--- START Data shown ---

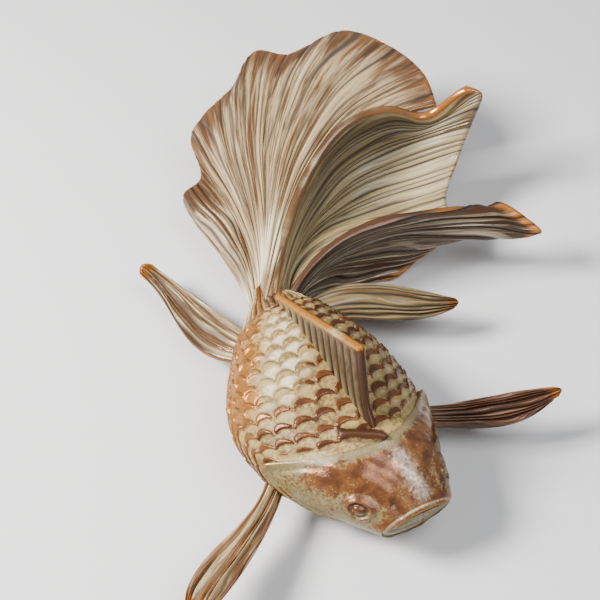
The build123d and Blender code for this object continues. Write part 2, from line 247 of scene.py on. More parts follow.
def casting(name, points, faces, marks):
    """Mesh object from points in millimetres, faces and named marks that hold one value a point."""
    mesh = bpy.data.meshes.new(name)
    quads = np.concatenate([np.asarray(f, np.int64).reshape(-1, 4) for f in faces])
    mesh.vertices.add(len(points))
    mesh.vertices.foreach_set("co", (points * millimetre).astype(np.float32).ravel())
    mesh.loops.add(quads.size)
    mesh.loops.foreach_set("vertex_index", quads.ravel().astype(np.int32))
    mesh.polygons.add(len(quads))
    mesh.polygons.foreach_set("loop_start", np.arange(0, quads.size, 4, dtype=np.int32))
    for mark, values in marks.items():
        single = values.size == len(points)
        layer = mesh.attributes.new(mark, "FLOAT" if single else "FLOAT_VECTOR", "POINT")
        layer.data.foreach_set("value" if single else "vector", np.asarray(values, np.float32).ravel())
    mesh.update(calc_edges=True)
    mesh.validate()
    mesh.polygons.foreach_set("use_smooth", np.ones(len(mesh.polygons), bool))
    piece = bpy.data.objects.new(name, mesh)
    bpy.context.scene.collection.objects.link(piece)
    return piece


def grid_quads(rows, columns, closed=False, first=0):
    """Corner numbers of the cells of a grid whose points are stored row by row."""
    index = first + np.arange(rows * columns).reshape(rows, columns)
    if closed:
        index = np.concatenate([index, index[:, :1]], axis=1)
    return np.stack([index[:-1, :-1], index[:-1, 1:], index[1:, 1:], index[1:, :-1]], -1)


def tube(name, grid, marks):
    """Casting from rings of points, closed at both ends by a ring shrunk to its middle."""
    point_share = 1e-3
    ends = [ring.mean(0) + (ring - ring.mean(0)) * point_share for ring in (grid[0], grid[-1])]
    rings = np.concatenate([ends[0][None], grid, ends[1][None]])
    kept = {mark: np.concatenate([v[:1], v, v[-1:]]) for mark, v in marks.items()}
    return casting(name, rings.reshape(-1, 3), [grid_quads(len(rings), rings.shape[1], True)], kept)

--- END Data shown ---

### Stated task:
Write out all the lines again, exactly as they are.

### Answer:
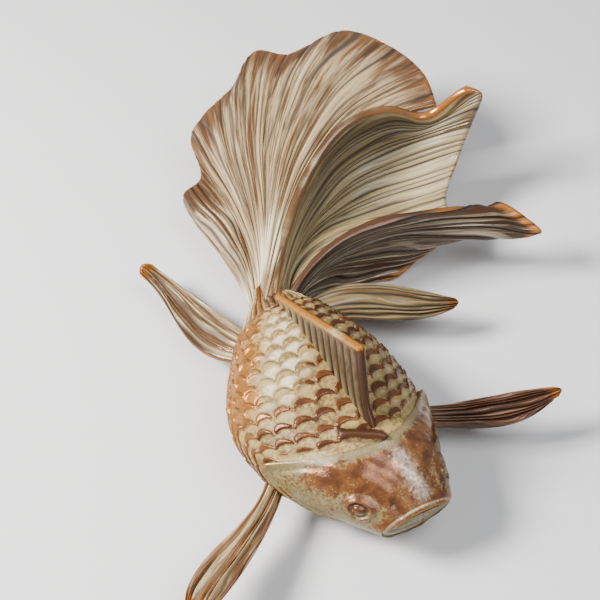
The build123d and Blender code for this object continues. Write part 2, from line 247 of scene.py on. More parts follow.
def casting(name, points, faces, marks):
    """Mesh object from points in millimetres, faces and named marks that hold one value a point."""
    mesh = bpy.data.meshes.new(name)
    quads = np.concatenate([np.asarray(f, np.int64).reshape(-1, 4) for f in faces])
    mesh.vertices.add(len(points))
    mesh.vertices.foreach_set("co", (points * millimetre).astype(np.float32).ravel())
    mesh.loops.add(quads.size)
    mesh.loops.foreach_set("vertex_index", quads.ravel().astype(np.int32))
    mesh.polygons.add(len(quads))
    mesh.polygons.foreach_set("loop_start", np.arange(0, quads.size, 4, dtype=np.int32))
    for mark, values in marks.items():
        single = values.size == len(points)
        layer = mesh.attributes.new(mark, "FLOAT" if single else "FLOAT_VECTOR", "POINT")
        layer.data.foreach_set("value" if single else "vector", np.asarray(values, np.float32).ravel())
    mesh.update(calc_edges=True)
    mesh.validate()
    mesh.polygons.foreach_set("use_smooth", np.ones(len(mesh.polygons), bool))
    piece = bpy.data.objects.new(name, mesh)
    bpy.context.scene.collection.objects.link(piece)
    return piece


def grid_quads(rows, columns, closed=False, first=0):
    """Corner numbers of the cells of a grid whose points are stored row by row."""
    index = first + np.arange(rows * columns).reshape(rows, columns)
    if closed:
        index = np.concatenate([index, index[:, :1]], axis=1)
    return np.stack([index[:-1, :-1], index[:-1, 1:], index[1:, 1:], index[1:, :-1]], -1)


def tube(name, grid, marks):
    """Casting from rings of points, closed at both ends by a ring shrunk to its middle."""
    point_share = 1e-3
    ends = [ring.mean(0) + (ring - ring.mean(0)) * point_share for ring in (grid[0], grid[-1])]
    rings = np.concatenate([ends[0][None], grid, ends[1][None]])
    kept = {mark: np.concatenate([v[:1], v, v[-1:]]) for mark, v in marks.items()}
    return casting(name, rings.reshape(-1, 3), [grid_quads(len(rings), rings.shape[1], True)], kept)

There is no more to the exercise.